Il generale Giuseppe Governale, direttore della Direzione Investigativa Antimafia: "Le regionali in arrivo non sono un evento chiuso, che si svolge in un alveo incontaminato, per questo temiamo che la mafia capitalizzi alle urne il consenso ottenuto attraverso il welfare alternativo alle aziende e ai privati in crisi post Covid"
Un allarme, l’ennesimo, ma questa volta con un obiettivo preciso: le elezioni regionali del 20 e 21 settembre prossimi. Cioè il primo voto in cui le mafie capitalizzeranno gli investimenti compiuti durante l’emergenza coronavirus. Tradotto: indirizzeranno i voti di quelle classi sociali che hanno beneficiato del cosiddetto welfare dei clan durante la crisi.
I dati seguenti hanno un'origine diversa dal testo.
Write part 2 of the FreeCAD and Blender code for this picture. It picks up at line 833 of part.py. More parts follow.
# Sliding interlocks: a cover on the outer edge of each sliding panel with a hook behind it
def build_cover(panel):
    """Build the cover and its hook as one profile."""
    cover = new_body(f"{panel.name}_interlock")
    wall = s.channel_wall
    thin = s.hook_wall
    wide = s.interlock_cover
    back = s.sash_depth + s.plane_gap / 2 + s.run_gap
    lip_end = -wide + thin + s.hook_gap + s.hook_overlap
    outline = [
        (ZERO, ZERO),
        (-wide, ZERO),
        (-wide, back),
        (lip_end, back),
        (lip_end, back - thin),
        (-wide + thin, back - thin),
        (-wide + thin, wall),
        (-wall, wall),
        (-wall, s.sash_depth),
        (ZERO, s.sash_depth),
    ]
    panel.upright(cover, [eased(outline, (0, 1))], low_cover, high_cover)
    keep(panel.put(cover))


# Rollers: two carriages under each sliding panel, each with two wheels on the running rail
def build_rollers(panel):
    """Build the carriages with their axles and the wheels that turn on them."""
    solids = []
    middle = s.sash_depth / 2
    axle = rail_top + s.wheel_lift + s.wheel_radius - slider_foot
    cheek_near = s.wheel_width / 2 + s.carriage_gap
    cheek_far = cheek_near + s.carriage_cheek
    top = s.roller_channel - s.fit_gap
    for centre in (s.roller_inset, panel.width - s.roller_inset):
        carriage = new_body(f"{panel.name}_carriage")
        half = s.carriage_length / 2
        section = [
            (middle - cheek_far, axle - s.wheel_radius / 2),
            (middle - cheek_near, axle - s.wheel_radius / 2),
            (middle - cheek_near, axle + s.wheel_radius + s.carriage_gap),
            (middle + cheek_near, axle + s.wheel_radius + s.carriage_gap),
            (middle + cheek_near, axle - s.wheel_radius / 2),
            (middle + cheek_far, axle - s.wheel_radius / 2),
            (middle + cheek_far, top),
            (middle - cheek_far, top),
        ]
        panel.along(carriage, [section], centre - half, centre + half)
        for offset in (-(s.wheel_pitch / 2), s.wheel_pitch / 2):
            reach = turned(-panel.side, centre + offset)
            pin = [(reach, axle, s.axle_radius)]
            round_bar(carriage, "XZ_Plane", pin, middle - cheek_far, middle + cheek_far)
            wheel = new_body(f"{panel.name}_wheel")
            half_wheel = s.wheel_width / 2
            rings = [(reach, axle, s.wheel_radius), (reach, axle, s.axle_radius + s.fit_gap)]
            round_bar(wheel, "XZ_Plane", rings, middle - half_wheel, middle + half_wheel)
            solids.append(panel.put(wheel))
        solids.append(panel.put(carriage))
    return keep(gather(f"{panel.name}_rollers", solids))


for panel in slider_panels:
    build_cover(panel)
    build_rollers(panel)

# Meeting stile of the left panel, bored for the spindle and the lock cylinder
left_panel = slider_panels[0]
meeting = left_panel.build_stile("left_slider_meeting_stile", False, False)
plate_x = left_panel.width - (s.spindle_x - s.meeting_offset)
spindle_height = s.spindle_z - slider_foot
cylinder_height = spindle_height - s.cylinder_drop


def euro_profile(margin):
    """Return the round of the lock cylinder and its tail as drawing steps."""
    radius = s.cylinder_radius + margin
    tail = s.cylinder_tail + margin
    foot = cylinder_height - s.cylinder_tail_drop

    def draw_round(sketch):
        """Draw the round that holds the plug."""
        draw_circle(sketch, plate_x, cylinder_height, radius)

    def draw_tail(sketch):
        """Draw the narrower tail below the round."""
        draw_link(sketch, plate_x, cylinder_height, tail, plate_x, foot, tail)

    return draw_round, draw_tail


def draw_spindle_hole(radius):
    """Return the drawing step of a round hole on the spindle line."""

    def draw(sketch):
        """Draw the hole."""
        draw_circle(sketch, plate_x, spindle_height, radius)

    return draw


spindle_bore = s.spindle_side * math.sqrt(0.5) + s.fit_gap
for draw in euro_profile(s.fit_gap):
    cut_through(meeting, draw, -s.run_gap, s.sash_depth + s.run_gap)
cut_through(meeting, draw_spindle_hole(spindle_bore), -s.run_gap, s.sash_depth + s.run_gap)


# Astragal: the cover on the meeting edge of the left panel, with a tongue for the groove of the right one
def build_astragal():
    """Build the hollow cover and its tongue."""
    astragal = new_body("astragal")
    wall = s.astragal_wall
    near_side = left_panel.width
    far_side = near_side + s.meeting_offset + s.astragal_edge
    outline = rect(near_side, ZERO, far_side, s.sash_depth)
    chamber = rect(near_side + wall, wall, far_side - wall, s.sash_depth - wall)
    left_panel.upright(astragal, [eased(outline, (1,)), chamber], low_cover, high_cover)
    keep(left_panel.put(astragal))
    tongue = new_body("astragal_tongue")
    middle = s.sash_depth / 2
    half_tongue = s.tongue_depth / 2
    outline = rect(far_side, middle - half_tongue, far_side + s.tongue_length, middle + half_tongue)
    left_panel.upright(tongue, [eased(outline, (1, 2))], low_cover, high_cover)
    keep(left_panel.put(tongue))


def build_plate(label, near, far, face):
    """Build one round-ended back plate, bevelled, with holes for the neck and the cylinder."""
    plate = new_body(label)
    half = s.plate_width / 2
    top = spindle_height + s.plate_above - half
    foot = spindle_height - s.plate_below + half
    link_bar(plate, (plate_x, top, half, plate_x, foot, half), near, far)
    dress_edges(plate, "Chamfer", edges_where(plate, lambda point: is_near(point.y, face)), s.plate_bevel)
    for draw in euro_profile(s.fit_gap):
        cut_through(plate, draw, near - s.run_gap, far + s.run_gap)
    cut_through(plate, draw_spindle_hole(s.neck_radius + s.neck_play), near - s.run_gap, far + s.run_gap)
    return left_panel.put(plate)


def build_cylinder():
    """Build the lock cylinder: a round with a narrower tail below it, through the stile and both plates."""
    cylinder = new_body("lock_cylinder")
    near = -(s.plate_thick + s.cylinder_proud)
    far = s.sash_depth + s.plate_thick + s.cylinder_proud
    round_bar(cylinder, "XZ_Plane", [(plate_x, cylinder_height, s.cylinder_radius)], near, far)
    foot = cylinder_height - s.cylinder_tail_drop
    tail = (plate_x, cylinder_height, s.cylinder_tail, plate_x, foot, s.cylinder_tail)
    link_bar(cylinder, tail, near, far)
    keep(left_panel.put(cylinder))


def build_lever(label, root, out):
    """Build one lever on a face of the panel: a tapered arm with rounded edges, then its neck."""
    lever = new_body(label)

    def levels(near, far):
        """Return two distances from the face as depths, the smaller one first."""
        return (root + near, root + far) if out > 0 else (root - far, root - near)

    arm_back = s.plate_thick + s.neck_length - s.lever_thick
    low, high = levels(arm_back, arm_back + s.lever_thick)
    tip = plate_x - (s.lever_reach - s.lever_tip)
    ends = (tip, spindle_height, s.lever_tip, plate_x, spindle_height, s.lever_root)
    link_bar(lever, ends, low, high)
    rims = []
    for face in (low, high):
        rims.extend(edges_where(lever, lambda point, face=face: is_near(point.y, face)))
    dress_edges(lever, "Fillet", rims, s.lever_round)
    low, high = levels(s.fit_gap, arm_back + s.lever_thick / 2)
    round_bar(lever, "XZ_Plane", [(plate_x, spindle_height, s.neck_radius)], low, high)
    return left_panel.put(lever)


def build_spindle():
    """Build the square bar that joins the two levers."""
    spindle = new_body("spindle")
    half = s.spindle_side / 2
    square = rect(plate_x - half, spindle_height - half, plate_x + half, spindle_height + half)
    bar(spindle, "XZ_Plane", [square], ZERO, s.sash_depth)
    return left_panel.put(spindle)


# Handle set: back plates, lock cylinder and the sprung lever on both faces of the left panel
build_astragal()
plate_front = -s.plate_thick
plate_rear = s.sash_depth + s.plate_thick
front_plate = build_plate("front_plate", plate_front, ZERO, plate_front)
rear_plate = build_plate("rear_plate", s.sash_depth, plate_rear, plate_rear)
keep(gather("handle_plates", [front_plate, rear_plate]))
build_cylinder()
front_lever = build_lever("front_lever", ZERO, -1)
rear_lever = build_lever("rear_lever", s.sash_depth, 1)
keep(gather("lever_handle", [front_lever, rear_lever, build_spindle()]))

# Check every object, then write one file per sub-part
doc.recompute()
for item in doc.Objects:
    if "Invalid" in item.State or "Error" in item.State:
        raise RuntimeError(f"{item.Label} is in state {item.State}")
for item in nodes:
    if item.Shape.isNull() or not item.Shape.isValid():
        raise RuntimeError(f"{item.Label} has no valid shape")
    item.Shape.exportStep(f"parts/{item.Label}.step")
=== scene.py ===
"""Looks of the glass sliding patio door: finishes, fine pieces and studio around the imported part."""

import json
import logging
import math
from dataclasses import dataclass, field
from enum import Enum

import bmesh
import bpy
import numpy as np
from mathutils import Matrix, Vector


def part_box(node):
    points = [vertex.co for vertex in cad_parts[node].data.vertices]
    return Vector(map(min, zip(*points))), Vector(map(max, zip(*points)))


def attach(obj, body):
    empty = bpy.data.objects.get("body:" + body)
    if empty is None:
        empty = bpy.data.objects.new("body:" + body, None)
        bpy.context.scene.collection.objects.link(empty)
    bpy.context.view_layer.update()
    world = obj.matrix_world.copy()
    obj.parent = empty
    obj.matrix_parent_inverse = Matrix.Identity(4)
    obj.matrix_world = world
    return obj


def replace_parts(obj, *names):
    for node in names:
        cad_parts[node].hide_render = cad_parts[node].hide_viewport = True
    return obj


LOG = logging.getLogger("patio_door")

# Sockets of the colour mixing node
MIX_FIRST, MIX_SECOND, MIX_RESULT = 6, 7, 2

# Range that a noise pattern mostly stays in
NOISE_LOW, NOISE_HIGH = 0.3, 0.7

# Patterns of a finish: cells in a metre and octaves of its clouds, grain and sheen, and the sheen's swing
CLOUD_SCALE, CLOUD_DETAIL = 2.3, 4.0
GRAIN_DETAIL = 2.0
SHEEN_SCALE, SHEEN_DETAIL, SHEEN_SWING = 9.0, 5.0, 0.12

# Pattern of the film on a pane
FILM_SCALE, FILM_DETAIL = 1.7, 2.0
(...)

A lanciare l’allerta è il generale Giuseppe Governale, direttore della Direzione Investigativa Antimafia. “Le regionali in arrivo non sono un evento chiuso, che si svolge in un alveo incontaminato, per questo temiamo che la mafia capitalizzi alle urne il consenso ottenuto attraverso il welfare alternativo alle aziende e ai privati in crisi post Covid. Purtroppo lo sappiamo, e la relazione lo dice: quest’anno abbiamo avuto 51 enti locali sciolti per mafia, è il dato più alto dal 1991. Ci sono tantissimi comuni della Calabria e della Sicilia sciolti per la prima volta, altri addirittura più volte. Ciò significa che il problema è patologico. Abbiamo due aziende sanitarie, tutte e due in Calabria, quella di Catanzaro e quella di Reggio Calabria, commissariate per infiltrazione mafiosa e sappiamo bene quanti soldi gestisca la Sanità regionale. Non possiamo non considerare il problema dell’infiltrazione come un problema serio, lo è sempre stato, solo che in epoche passate c’è stata molta insensibilità”, ha detto il capo della Dia a Radio 24 commentando il Rapporto Italia 2020.
La relazione su voti e welfare – Nella relazione annuale della Dia, infatti, si spiega come da un lato le organizzazioni si sono fattecarico di fornire un “welfare alternativo” a quello dello Stato, un “valido e utile mezzo di sostentamento e punto di riferimento sociale”. Dall’altro lavorano per “esacerbare gli animi” in quelle fasce di popolazione che cominciano “a percepire lo stato di povertà a cui stanno andando incontro”. Secondo gli investigatori, dunque, si prospettano due scenari: uno di breve periodo, in cui le organizzazioni punteranno “a consolidare il proprio consenso sociale attraverso forme di assistenzialismo, anche con l’elargizione di prestiti di denaro, da capitalizzare” alle prime elezioni possibili, e uno di medio-lungo periodo, in cui le mafie, e la ‘ndrangheta in particolare, “vorranno ancora più stressare il loro ruolo di player affidabili ed efficaci anche su scala globale”. Con l’intera economia internazionale che avrà un disperato bisogno di liquidità, è il ragionamento, le cosche andranno a confrontarsi con i mercati bisognosi di iniezioni finanziarie: “Non è improbabile – si legge nella relazione della Dia – che aziende di medie e grandi dimensioni possano essere indotte a sfruttare la generale situazione di difficoltà per estromettere altri antagonisti al momento meno competitivi, facendo leva su capitali mafiosi“. E non è improbabile che “altre aziende in difficoltà ricorreranno ai finanziamenti delle cosche”, senza sottovalutare il fatto che la semplificazione delle procedure di appalto “potrebbe favorire l’infiltrazione delle mafie negli apparati amministrativi”. Diversi i settori a rischio indicati dalla Dia. Quello sanitario, innanzitutto, “appetibile” sia per le enormi risorse che saranno a disposizione sia per il controllo sociale che può garantire. Poi ci sono il turismo, la ristorazione e i servizi connessi alla persona, i più colpiti dal Covid, dove la “diffusa mancanza di liquidità espone molti commercianti all’usura“. E, ancora, i fondi che verranno stanziati per il potenziamento di opere e infrastrutture “anche digitali: la rete viaria, le opere di contenimento del rischio idrogeologico, le reti di collegamento telematico, le opere per la riconversione a una green economy, l’intero ciclo del cemento”.